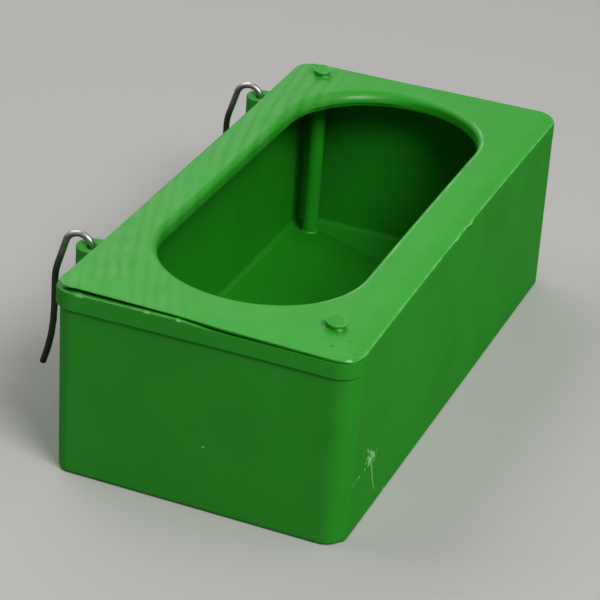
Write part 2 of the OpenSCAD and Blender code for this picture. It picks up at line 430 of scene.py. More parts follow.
def add(tree, kind, inputs=(), output=0, **settings):
    """Adds a shader node with its settings and its inputs, by name or as a list from the
    first one on, where an input is a value or a link. Gives the socket of one output."""
    node = tree.nodes.new("ShaderNode" + kind)
    for key, value in settings.items():
        setattr(node, key, value)
    for key, value in inputs.items() if isinstance(inputs, dict) else enumerate(inputs):
        if isinstance(value, bpy.types.NodeSocket):
            tree.links.new(value, node.inputs[key])
        else:
            node.inputs[key].default_value = value
    return node.outputs[output] if node.outputs else None


def new_tree(owner):
    """Empties the node tree of a material or a world, and gives the function that adds to it."""
    owner.use_nodes = True
    owner.node_tree.nodes.clear()
    return partial(add, owner.node_tree)


def rgba(shade, share=1.0):
    """A colour times a share, with full alpha."""
    return (*(channel * share for channel in shade), 1.0)


def seen_by(node, shares):
    """How much of a colour or a light a ray gets: the largest share of the kinds that it is."""
    rays = node("LightPath").node.outputs
    amount = 0.0
    for kind, share in shares.items():
        part = node("Math", {0: rays[f"Is {kind} Ray"], 1: share}, **TIMES)
        amount = node("Math", [amount, part], **LARGER)
    return amount


def moulded_plastic(name, base, stress, specks, marks, ink):
    """Injection-moulded polypropylene: pigment right through, a satin gloss from a polished
    tool that has gone a little dull, faint flow of the pigment, and dark specks of
    degraded plastic. The function marks draws what this piece alone has, in the ink."""
    node = new_tree(bpy.data.materials.new(name))
    place = node("TexCoord", output="Object")
    # The pigment drifts over about 20 mm, by a few parts in a hundred
    drift = node("TexNoise", {"Vector": place, "Scale": 1 / (20 * MM), "Detail": 3.0})
    drift = node("MapRange", [drift, 0.3, 0.7], **SMOOTH)
    light = (*(channel * 1.04 + 0.001 for channel in base), 1.0)
    shade = node("Mix", {0: drift, 6: rgba(base, 0.95), 7: light}, 2, **COLOURS)
    shade = marks(node, place, shade, ink)
    # Where the mark is set the colour pales towards the scuff colour: whitened flash on the heads'
    # skirts, and painted highlights on the heads' rings, the rim's left crest and the cover's front
    # edges
    pale = node("Attribute", output="Fac", attribute_name="whitening_and_highlight")
    pale = node("Math", [pale, 0.5], **TIMES)
    shade = node("Mix", {0: pale, 6: shade, 7: rgba(stress)}, 2, **COLOURS)
    # Painted shade: where the mark named inside is set, inside the cup and under the cover's edge,
    # the colour is darkened by up to half
    inside = node("Attribute", output="Fac", attribute_name="inside")
    painted_shade_mix = {0: inside, 6: shade, 7: (0.5, 0.5, 0.5, 1.0)}
    shade = node("Mix", painted_shade_mix, 2, blend_type="MULTIPLY", **COLOURS)
    for x, y, z, radius in specks:
        there = (x * MM, y * MM, z * MM)
        away = node("VectorMath", [place, there], "Value", operation="DISTANCE")
        near = [away, 0.3 * radius * MM, 1.2 * radius * MM, 0.65, 0.0]
        near = node("MapRange", near, **SMOOTH)
        shade = node("Mix", {0: near, 6: shade, 7: rgba(base, 0.2)}, 2, **COLOURS)
    # The tool's polish varies over about 6 mm, use has rubbed edges smoother, and where the
    # mark named inside is set the surface is more matt, with less gloss
    rough = node("TexNoise", {"Vector": place, "Scale": 1 / (6 * MM), "Detail": 4.0})
    rough = node("MapRange", [rough, 0.3, 0.7, 0.42, 0.5], **SMOOTH)
    rubbed = node("Attribute", output="Fac", attribute_name="polish")
    left = node("Math", [rubbed, -0.72, 1.0], **TIMES_PLUS)
    rough = node("Math", [rough, left], **TIMES)
    rough = node("Math", [inside, 0.2, rough], **TIMES_PLUS)
    gloss = node("Math", [inside, -0.3, 0.4], **TIMES_PLUS)
    # Sink leaves the surface uneven by some hundredths of a millimetre over 9 mm, and its
    # fine grain is drawn at 0.35 mm, as coarse as it needs to show
    sink = node("TexNoise", {"Vector": place, "Scale": 1 / (9 * MM), "Detail": 2.0})
    grain = node("TexNoise", {"Vector": place, "Scale": 1 / (0.35 * MM), "Detail": 1.0})
    bump = node("Bump", {"Strength": 0.5, "Distance": 0.12 * MM, "Height": sink})
    fine = {"Strength": 0.4, "Distance": 0.01 * MM, "Height": grain, "Normal": bump}
    shader = {
        "Base Color": shade,
        "Roughness": rough,
        "IOR": 1.49,
        "Specular IOR Level": gloss,
        "Normal": node("Bump", fine),
        # Light goes about a millimetre into the plastic, green the furthest
        "Subsurface Weight": 0.06,
        "Subsurface Radius": (0.3, 1.0, 0.3),
        "Subsurface Scale": 1.2 * MM,
    }
    node("OutputMaterial", {"Surface": node("BsdfPrincipled", shader)})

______

EXERCISE OBJECTIVE:
Return the listing above in its exact form.

RESPONSE:
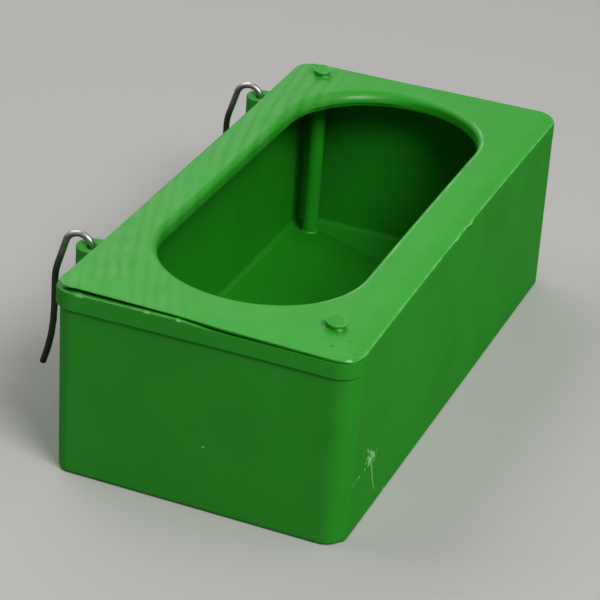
Write part 2 of the OpenSCAD and Blender code for this picture. It picks up at line 430 of scene.py. More parts follow.
def add(tree, kind, inputs=(), output=0, **settings):
    """Adds a shader node with its settings and its inputs, by name or as a list from the
    first one on, where an input is a value or a link. Gives the socket of one output."""
    node = tree.nodes.new("ShaderNode" + kind)
    for key, value in settings.items():
        setattr(node, key, value)
    for key, value in inputs.items() if isinstance(inputs, dict) else enumerate(inputs):
        if isinstance(value, bpy.types.NodeSocket):
            tree.links.new(value, node.inputs[key])
        else:
            node.inputs[key].default_value = value
    return node.outputs[output] if node.outputs else None


def new_tree(owner):
    """Empties the node tree of a material or a world, and gives the function that adds to it."""
    owner.use_nodes = True
    owner.node_tree.nodes.clear()
    return partial(add, owner.node_tree)


def rgba(shade, share=1.0):
    """A colour times a share, with full alpha."""
    return (*(channel * share for channel in shade), 1.0)


def seen_by(node, shares):
    """How much of a colour or a light a ray gets: the largest share of the kinds that it is."""
    rays = node("LightPath").node.outputs
    amount = 0.0
    for kind, share in shares.items():
        part = node("Math", {0: rays[f"Is {kind} Ray"], 1: share}, **TIMES)
        amount = node("Math", [amount, part], **LARGER)
    return amount


def moulded_plastic(name, base, stress, specks, marks, ink):
    """Injection-moulded polypropylene: pigment right through, a satin gloss from a polished
    tool that has gone a little dull, faint flow of the pigment, and dark specks of
    degraded plastic. The function marks draws what this piece alone has, in the ink."""
    node = new_tree(bpy.data.materials.new(name))
    place = node("TexCoord", output="Object")
    # The pigment drifts over about 20 mm, by a few parts in a hundred
    drift = node("TexNoise", {"Vector": place, "Scale": 1 / (20 * MM), "Detail": 3.0})
    drift = node("MapRange", [drift, 0.3, 0.7], **SMOOTH)
    light = (*(channel * 1.04 + 0.001 for channel in base), 1.0)
    shade = node("Mix", {0: drift, 6: rgba(base, 0.95), 7: light}, 2, **COLOURS)
    shade = marks(node, place, shade, ink)
    # Where the mark is set the colour pales towards the scuff colour: whitened flash on the heads'
    # skirts, and painted highlights on the heads' rings, the rim's left crest and the cover's front
    # edges
    pale = node("Attribute", output="Fac", attribute_name="whitening_and_highlight")
    pale = node("Math", [pale, 0.5], **TIMES)
    shade = node("Mix", {0: pale, 6: shade, 7: rgba(stress)}, 2, **COLOURS)
    # Painted shade: where the mark named inside is set, inside the cup and under the cover's edge,
    # the colour is darkened by up to half
    inside = node("Attribute", output="Fac", attribute_name="inside")
    painted_shade_mix = {0: inside, 6: shade, 7: (0.5, 0.5, 0.5, 1.0)}
    shade = node("Mix", painted_shade_mix, 2, blend_type="MULTIPLY", **COLOURS)
    for x, y, z, radius in specks:
        there = (x * MM, y * MM, z * MM)
        away = node("VectorMath", [place, there], "Value", operation="DISTANCE")
        near = [away, 0.3 * radius * MM, 1.2 * radius * MM, 0.65, 0.0]
        near = node("MapRange", near, **SMOOTH)
        shade = node("Mix", {0: near, 6: shade, 7: rgba(base, 0.2)}, 2, **COLOURS)
    # The tool's polish varies over about 6 mm, use has rubbed edges smoother, and where the
    # mark named inside is set the surface is more matt, with less gloss
    rough = node("TexNoise", {"Vector": place, "Scale": 1 / (6 * MM), "Detail": 4.0})
    rough = node("MapRange", [rough, 0.3, 0.7, 0.42, 0.5], **SMOOTH)
    rubbed = node("Attribute", output="Fac", attribute_name="polish")
    left = node("Math", [rubbed, -0.72, 1.0], **TIMES_PLUS)
    rough = node("Math", [rough, left], **TIMES)
    rough = node("Math", [inside, 0.2, rough], **TIMES_PLUS)
    gloss = node("Math", [inside, -0.3, 0.4], **TIMES_PLUS)
    # Sink leaves the surface uneven by some hundredths of a millimetre over 9 mm, and its
    # fine grain is drawn at 0.35 mm, as coarse as it needs to show
    sink = node("TexNoise", {"Vector": place, "Scale": 1 / (9 * MM), "Detail": 2.0})
    grain = node("TexNoise", {"Vector": place, "Scale": 1 / (0.35 * MM), "Detail": 1.0})
    bump = node("Bump", {"Strength": 0.5, "Distance": 0.12 * MM, "Height": sink})
    fine = {"Strength": 0.4, "Distance": 0.01 * MM, "Height": grain, "Normal": bump}
    shader = {
        "Base Color": shade,
        "Roughness": rough,
        "IOR": 1.49,
        "Specular IOR Level": gloss,
        "Normal": node("Bump", fine),
        # Light goes about a millimetre into the plastic, green the furthest
        "Subsurface Weight": 0.06,
        "Subsurface Radius": (0.3, 1.0, 0.3),
        "Subsurface Scale": 1.2 * MM,
    }
    node("OutputMaterial", {"Surface": node("BsdfPrincipled", shader)})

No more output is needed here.